--- Begin DATA SEGMENT ---
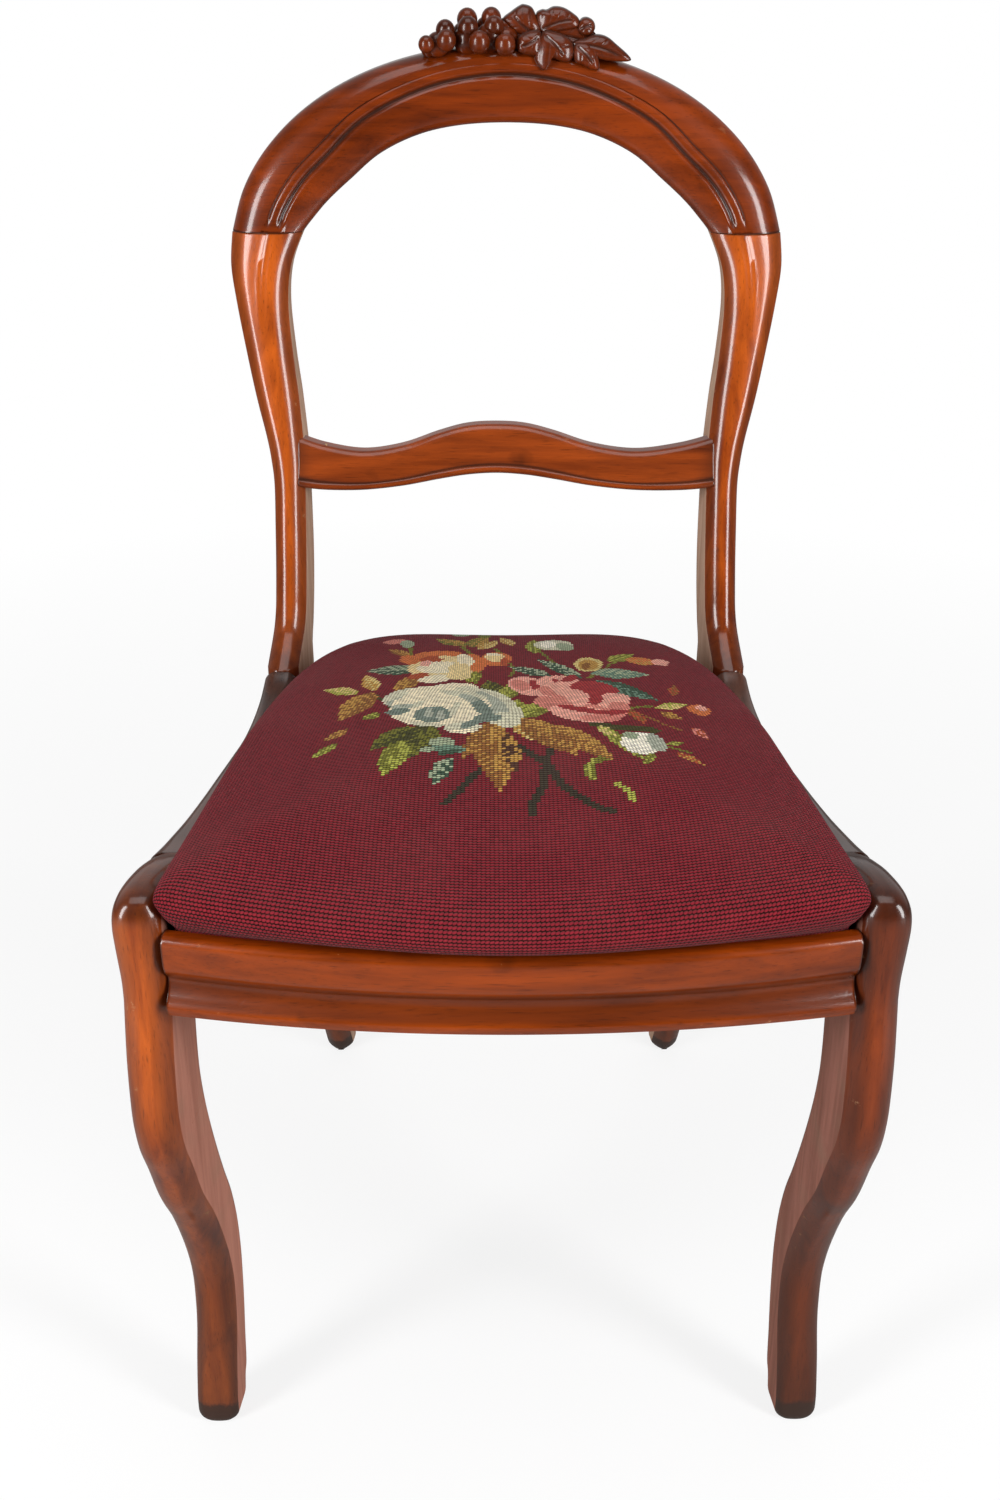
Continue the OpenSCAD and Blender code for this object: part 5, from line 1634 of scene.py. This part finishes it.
    # Each rose and bud from its outer petals in to its heart: middle, radii, turn, wool
    flowers: tuple = (
        # Peach rose behind
        (-45, 306, 25, 27, 0, W.PEACH), (-69, 322, 7, 11, 20, W.ORANGE), (-50, 331, 17, 9, 8, W.ORANGE),
        (-53, 321, 9, 7, 10, W.RUST), (-44, 324, 5, 4, 0, W.PEACH), (-23, 312, 7, 20, 8, W.ORANGE),
        (-30, 318, 6, 14, 10, W.CREAM), (-48, 303, 16, 12, 0, W.CREAM), (-34, 300, 8, 10, 0, W.PEACH),
        (-50, 281, 12, 7, 8, W.CREAM), (-34, 286, 9, 8, -20, W.PEACH), (-62, 288, 8, 5, 30, W.RUST),
        (-58, 312, 4, 6, 0, W.BLUSH), (-8, 320, 11, 16, 0, W.ORANGE), (-9, 324, 7, 11, 6, W.PEACH),
        (-10, 331, 5, 4, 0, W.CREAM), (-2, 314, 3, 9, 0, W.RUST),
        # Pink rose on the right
        (14, 266, 13, 18, 28, W.BLUSH), (20, 264, 4, 13, 18, W.RED), (8, 268, 6, 10, 24, W.PINK),
        (34, 274, 15, 12, 0, W.BLUSH), (42, 280, 4, 9, -30, W.RED), (36, 272, 3, 9, 40, W.RED),
        (56, 240, 25, 30, 6, W.PINK), (40, 254, 22, 21, 0, W.BLUSH), (59, 264, 17, 13, -24, W.RED),
        (70, 246, 11, 14, -38, W.BLUSH), (58, 246, 5, 9, -16, W.RED), (74, 236, 7, 8, 0, W.PINK),
        (30, 236, 15, 10, -38, W.PINK), (48, 222, 22, 12, -16, W.BLUSH), (50, 228, 19, 4, -18, W.RED),
        (68, 226, 12, 4, 18, W.RED), (60, 216, 14, 6, 4, W.PINK), (46, 250, 8, 12, 14, W.BLUSH),
        (34, 246, 4, 8, 30, W.PINK), (26, 258, 5, 9, 20, W.PINK),
        # White rose in front
        (-66, 252, 20, 14, 26, W.IVORY), (-68, 246, 15, 7, 26, W.MIST), (-58, 262, 11, 6, 16, W.CREAM),
        (-38, 263, 18, 9, 4, W.CREAM), (-24, 256, 13, 8, -34, W.IVORY), (-9, 230, 15, 32, 20, W.IVORY),
        (-11, 231, 9, 27, 20, W.MIST), (-2, 214, 8, 9, 20, W.IVORY), (-46, 232, 34, 30, 0, W.CREAM),
        (-30, 252, 17, 5, -24, W.IVORY), (-19, 232, 5, 20, 22, W.SLATE), (-27, 246, 4, 8, 40, W.MIST),
        (-14, 214, 9, 6, 10, W.SLATE), (-74, 228, 8, 5, 10, W.SLATE), (-70, 236, 8, 4, 0, W.MIST),
        (-30, 200, 12, 8, 8, W.IVORY), (-24, 206, 10, 4, 42, W.SLATE), (-30, 194, 8, 3, 4, W.CREAM),
        (-50, 221, 13, 12, 0, W.SLATE), (-53, 224, 3, 8, 0, W.MIST), (-45, 219, 3, 8, 0, W.MIST),
        (-60, 238, 3, 7, -30, W.IVORY), (-36, 228, 3, 12, -12, W.IVORY), (-54, 206, 12, 3, -14, W.IVORY),
        # Buds round the posy
        (84, 182, 13, 16, 0, W.WHITE), (94, 184, 6, 13, 12, W.MIST), (78, 192, 5, 5, 0, W.SAGE),
        (57, 310, 10, 15, -12, W.STRAW), (57, 309, 7, 11, -12, W.GOLD), (55, 306, 3, 8, -12, W.BROWN),
        (34, 358, 14, 17, 0, W.IVORY), (30, 360, 6, 11, 0, W.WHITE), (42, 352, 6, 12, 10, W.SAGE),
        (-82, 374, 10, 8, -20, W.PINK), (-73, 364, 5, 13, 8, W.SAGE), (-34, 408, 7, 14, 0, W.SAGE),
        (-16, 406, 5, 20, 0, W.OLIVE), (128, 242, 8, 9, 0, W.ORANGE), (130, 246, 4, 5, 0, W.BLUSH),
        (-43, 179, 9, 7, -10, W.SAGE), (-40, 170, 13, 5, -6, W.TEAL), (-38, 166, 8, 3, 20, W.PINE),
        (-52, 170, 5, 4, 0, W.SAGE), (110, 330, 6, 8, -20, W.BLUSH))

    def paint(self, at: Array) -> Array:
        """Colours of the stitches at the given places in the seat's plan.

        Args:
            at: The stitches' places [x, y].

        Returns:
            A linear colour for each.
        """
        colours = np.tile(Wool.GROUND.colour(), (len(at), 1))
        for kind, rows in ((Stem, self.stems), (Leaf, self.leaves), (Blot, self.flowers)):
            for row in rows:
                kind(*row).paint(at, colours)
        return colours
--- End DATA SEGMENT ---
DIRECTIONS FOR THIS TASK:
Write each line above out exactly.

EXPECTED ANSWER:
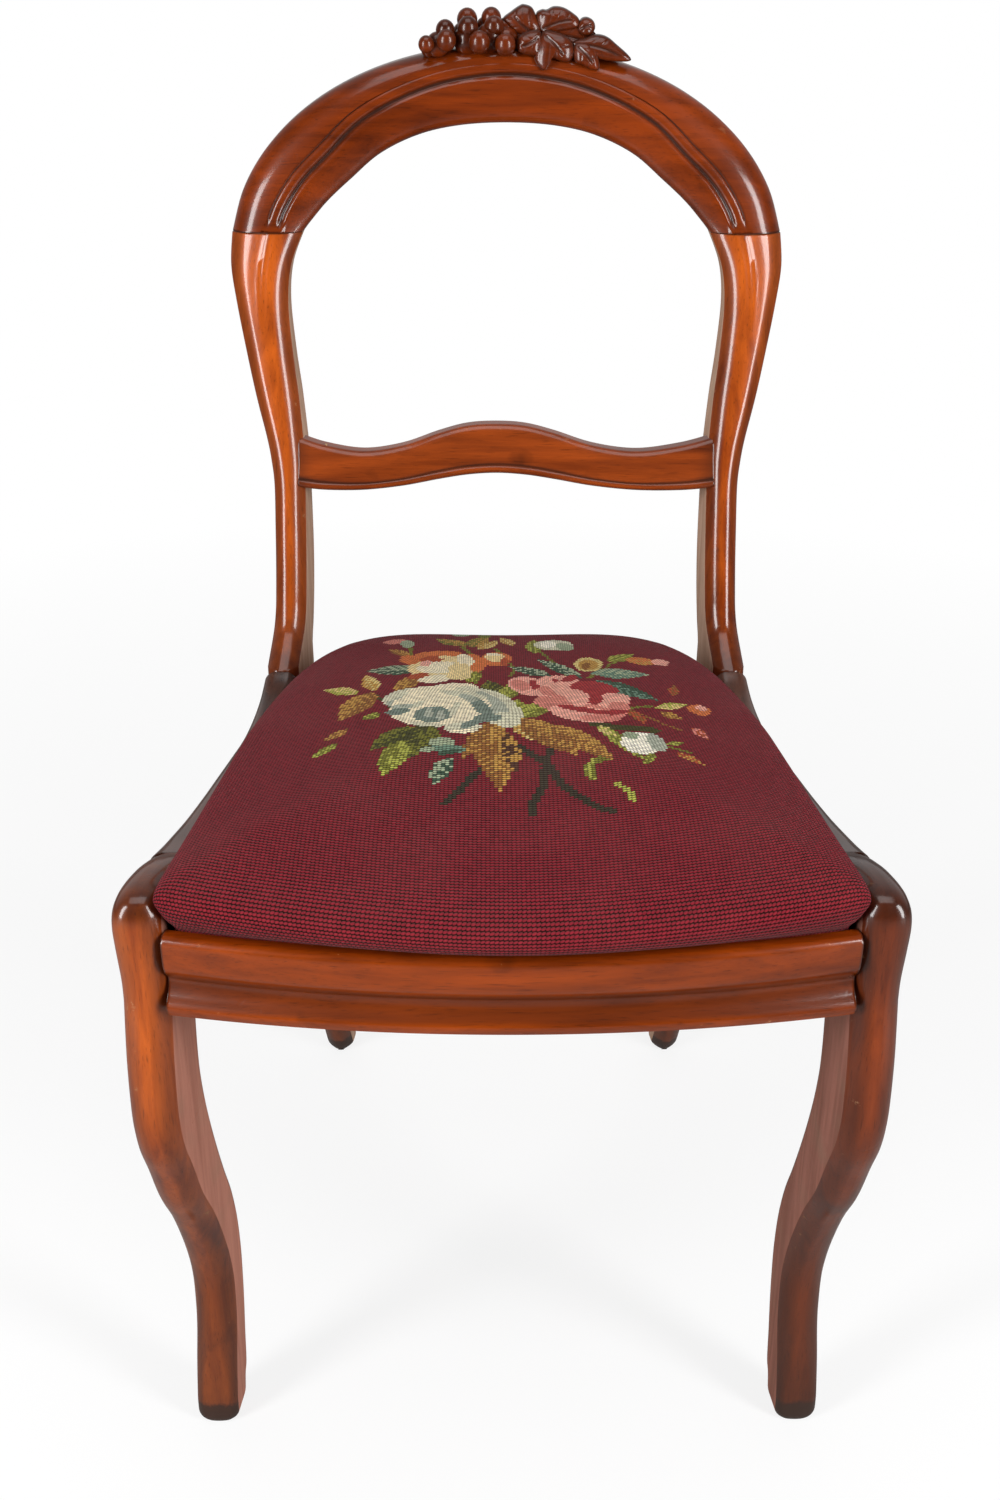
Continue the OpenSCAD and Blender code for this object: part 5, from line 1634 of scene.py. This part finishes it.
    # Each rose and bud from its outer petals in to its heart: middle, radii, turn, wool
    flowers: tuple = (
        # Peach rose behind
        (-45, 306, 25, 27, 0, W.PEACH), (-69, 322, 7, 11, 20, W.ORANGE), (-50, 331, 17, 9, 8, W.ORANGE),
        (-53, 321, 9, 7, 10, W.RUST), (-44, 324, 5, 4, 0, W.PEACH), (-23, 312, 7, 20, 8, W.ORANGE),
        (-30, 318, 6, 14, 10, W.CREAM), (-48, 303, 16, 12, 0, W.CREAM), (-34, 300, 8, 10, 0, W.PEACH),
        (-50, 281, 12, 7, 8, W.CREAM), (-34, 286, 9, 8, -20, W.PEACH), (-62, 288, 8, 5, 30, W.RUST),
        (-58, 312, 4, 6, 0, W.BLUSH), (-8, 320, 11, 16, 0, W.ORANGE), (-9, 324, 7, 11, 6, W.PEACH),
        (-10, 331, 5, 4, 0, W.CREAM), (-2, 314, 3, 9, 0, W.RUST),
        # Pink rose on the right
        (14, 266, 13, 18, 28, W.BLUSH), (20, 264, 4, 13, 18, W.RED), (8, 268, 6, 10, 24, W.PINK),
        (34, 274, 15, 12, 0, W.BLUSH), (42, 280, 4, 9, -30, W.RED), (36, 272, 3, 9, 40, W.RED),
        (56, 240, 25, 30, 6, W.PINK), (40, 254, 22, 21, 0, W.BLUSH), (59, 264, 17, 13, -24, W.RED),
        (70, 246, 11, 14, -38, W.BLUSH), (58, 246, 5, 9, -16, W.RED), (74, 236, 7, 8, 0, W.PINK),
        (30, 236, 15, 10, -38, W.PINK), (48, 222, 22, 12, -16, W.BLUSH), (50, 228, 19, 4, -18, W.RED),
        (68, 226, 12, 4, 18, W.RED), (60, 216, 14, 6, 4, W.PINK), (46, 250, 8, 12, 14, W.BLUSH),
        (34, 246, 4, 8, 30, W.PINK), (26, 258, 5, 9, 20, W.PINK),
        # White rose in front
        (-66, 252, 20, 14, 26, W.IVORY), (-68, 246, 15, 7, 26, W.MIST), (-58, 262, 11, 6, 16, W.CREAM),
        (-38, 263, 18, 9, 4, W.CREAM), (-24, 256, 13, 8, -34, W.IVORY), (-9, 230, 15, 32, 20, W.IVORY),
        (-11, 231, 9, 27, 20, W.MIST), (-2, 214, 8, 9, 20, W.IVORY), (-46, 232, 34, 30, 0, W.CREAM),
        (-30, 252, 17, 5, -24, W.IVORY), (-19, 232, 5, 20, 22, W.SLATE), (-27, 246, 4, 8, 40, W.MIST),
        (-14, 214, 9, 6, 10, W.SLATE), (-74, 228, 8, 5, 10, W.SLATE), (-70, 236, 8, 4, 0, W.MIST),
        (-30, 200, 12, 8, 8, W.IVORY), (-24, 206, 10, 4, 42, W.SLATE), (-30, 194, 8, 3, 4, W.CREAM),
        (-50, 221, 13, 12, 0, W.SLATE), (-53, 224, 3, 8, 0, W.MIST), (-45, 219, 3, 8, 0, W.MIST),
        (-60, 238, 3, 7, -30, W.IVORY), (-36, 228, 3, 12, -12, W.IVORY), (-54, 206, 12, 3, -14, W.IVORY),
        # Buds round the posy
        (84, 182, 13, 16, 0, W.WHITE), (94, 184, 6, 13, 12, W.MIST), (78, 192, 5, 5, 0, W.SAGE),
        (57, 310, 10, 15, -12, W.STRAW), (57, 309, 7, 11, -12, W.GOLD), (55, 306, 3, 8, -12, W.BROWN),
        (34, 358, 14, 17, 0, W.IVORY), (30, 360, 6, 11, 0, W.WHITE), (42, 352, 6, 12, 10, W.SAGE),
        (-82, 374, 10, 8, -20, W.PINK), (-73, 364, 5, 13, 8, W.SAGE), (-34, 408, 7, 14, 0, W.SAGE),
        (-16, 406, 5, 20, 0, W.OLIVE), (128, 242, 8, 9, 0, W.ORANGE), (130, 246, 4, 5, 0, W.BLUSH),
        (-43, 179, 9, 7, -10, W.SAGE), (-40, 170, 13, 5, -6, W.TEAL), (-38, 166, 8, 3, 20, W.PINE),
        (-52, 170, 5, 4, 0, W.SAGE), (110, 330, 6, 8, -20, W.BLUSH))

    def paint(self, at: Array) -> Array:
        """Colours of the stitches at the given places in the seat's plan.

        Args:
            at: The stitches' places [x, y].

        Returns:
            A linear colour for each.
        """
        colours = np.tile(Wool.GROUND.colour(), (len(at), 1))
        for kind, rows in ((Stem, self.stems), (Leaf, self.leaves), (Blot, self.flowers)):
            for row in rows:
                kind(*row).paint(at, colours)
        return colours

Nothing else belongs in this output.